Trump has a point about ‘rules-based’ trade

Rajkamal Rao | Updated on June 15, 2018

As the global economy is imperfect, tariffs abound, subsidies continue to be huge, and WTO rulings don’t have teeth

When President Trump refused to sign the customary communiqué of the G-7, the group of seven wealthy economies, the global elite erupted saying that the “rules-based international order”, the very foundation of the global economy since World War II, is now at risk.

But for over 30 years, Trump has been consistent in complaining that this order has been unfavourable to the US and needs fixing. In 1987, when most world leaders of today were not known beyond their local communities, the wealthy businessman took out full page ads in US newspapers with the headline, “There’s nothing wrong with America’s Foreign Defence Policy that a little backbone cannot cure.”

Talking to Oprah Winfrey in a 1988 interview, he said, “..and yet we let Japan come in and dump everything in our markets. [What we have] is not free trade. If you ever want to go to Japan and try to sell something, forget about it. It’s almost impossible.”

He continued pressing this very message throughout the presidential campaign.

As president, he is showing the world the backbone that he has consistently said America has lacked and is proposing to “drain the swamp.”

That the “rules-based international order” is a mess is no question. Tariffs abound everywhere. Canada’s tariffs on American dairy products are 270 per cent, to protect dairy farmers of Quebec. Meanwhile, America imposes a 170 per cent tax on unshelled groundnuts, to protect groundnut farmers.

Every country generally levies different tariff rates on the same product it imports depending upon whom it is trading with. The World Trade Organisation, established in 1995 and headquartered in Geneva, has a staff of 600 people just to push pen and paper to these complex deals between nations. If there is a dispute, the settlement process involves a huge bureaucracy and detailed procedures — case-specific panels, dispute-settlement bodies, appellate bodies, arbitrators and advisory experts.

In 2013, it took the WTO nearly 20 months to resolve a dispute and issue a ruling. But WTO rulings do not have any teeth. A country can choose to ignore a ruling that it does not like because there are no direct penalties associated with non-compliance.

Subsidy burden

Tariffs are easier to deal with because most cases are relatively straightforward. But what about subsidies? These can so tilt the balance of trade that it may be meaningless to even try to resolve disputes. Take the example of the three major West Asian airlines — Emirates, Qatar and Etihad. These governments have invested billions of dollars on airports and infrastructure but the carriers do not pay any taxes. They receive billions of dollars in interest-free loans to buy aircraft, a subsidy that carriers nowhere in the world get.

US carriers have estimated these subsidies at $50 billion over ten years. The labour laws are so much in favour of the employers — no strikes, no work stoppages — that world airlines are at a distinct disadvantage when they compete with them. So where is the WTO?

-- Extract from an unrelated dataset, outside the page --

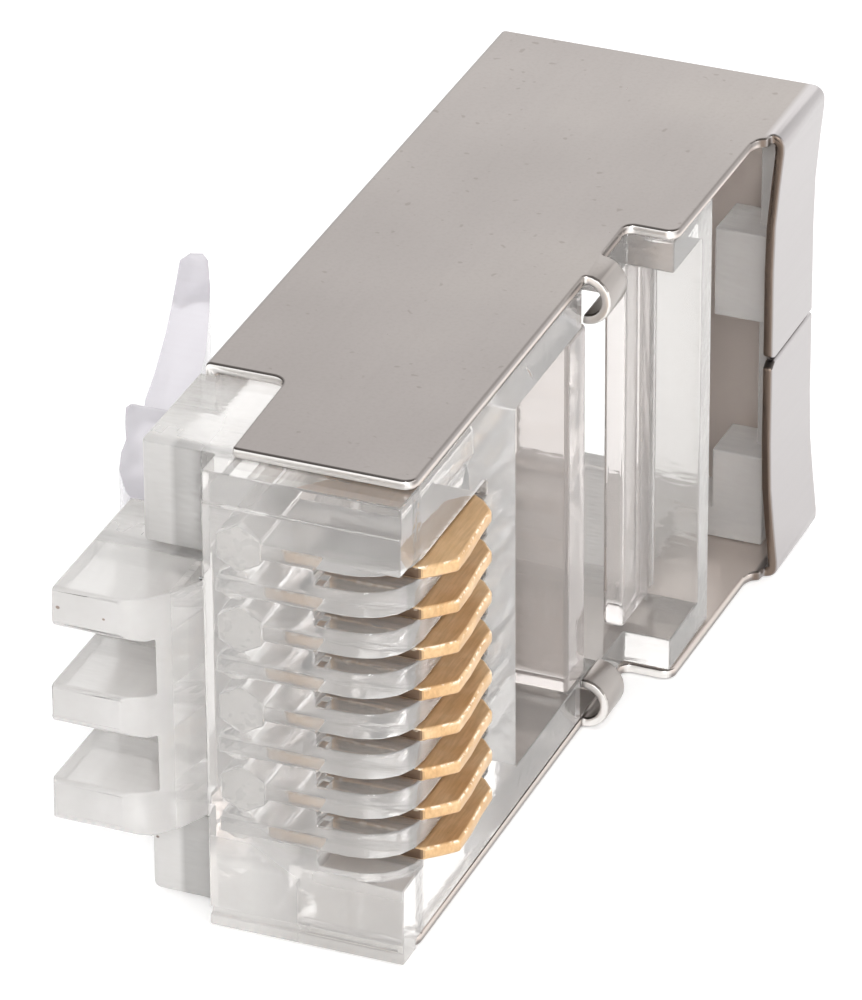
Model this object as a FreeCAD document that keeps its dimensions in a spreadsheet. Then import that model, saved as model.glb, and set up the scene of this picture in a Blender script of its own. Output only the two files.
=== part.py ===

But the US is not fault-free either. Boeing has a robust business building military planes. When it uses R&D that was paid for by the US government in the development of a commercial Boeing 777, doesn’t that count as a subsidy? Of course it does.

The basic premise of the “rules-based international order” has been that when everyone is at fault, no one is at fault. In a perfect world, the global economy would work when nations trade away their competitive advantage. Turkey sells spices and carpets to Japan and Japan sells machine tools to Turkey. Over time, trade would balance out.

But the global economy has been imperfect. The US has consistently been running a trade deficit of over $800 billion annually largely possible because of the stature of the US dollar as the world’s reserve currency. So America freely borrows from the world to buy more than it can sell.

So what has Trump done? He withdrew the US from the Trans Pacific Partnership, the Paris climate accord and the Iran nuclear deal. It was Trump’s way of pecking away at the “rules-based international order” one bite at a time. Each time, the world cried foul and said the US would pay a severe price. Except that the US economy is so robust that unemployment has now dipped to levels not seen in 20 years. The stock market is booming and the dollar is very strong.

Trump is also right in saying that the US bears a disproportionate burden to support the defence of its allies, with wealthy nations not paying their fair share. This has helped deepen a US budget deficit that is already close to $1 trillion annually.

There’s no question that Trump is brash, rude and un-presidential when he picks these fights. But just because the messenger is inarticulate does not mean that there is no merit in the message.

The writer is Managing Director, Rao Advisors LLC, Texas.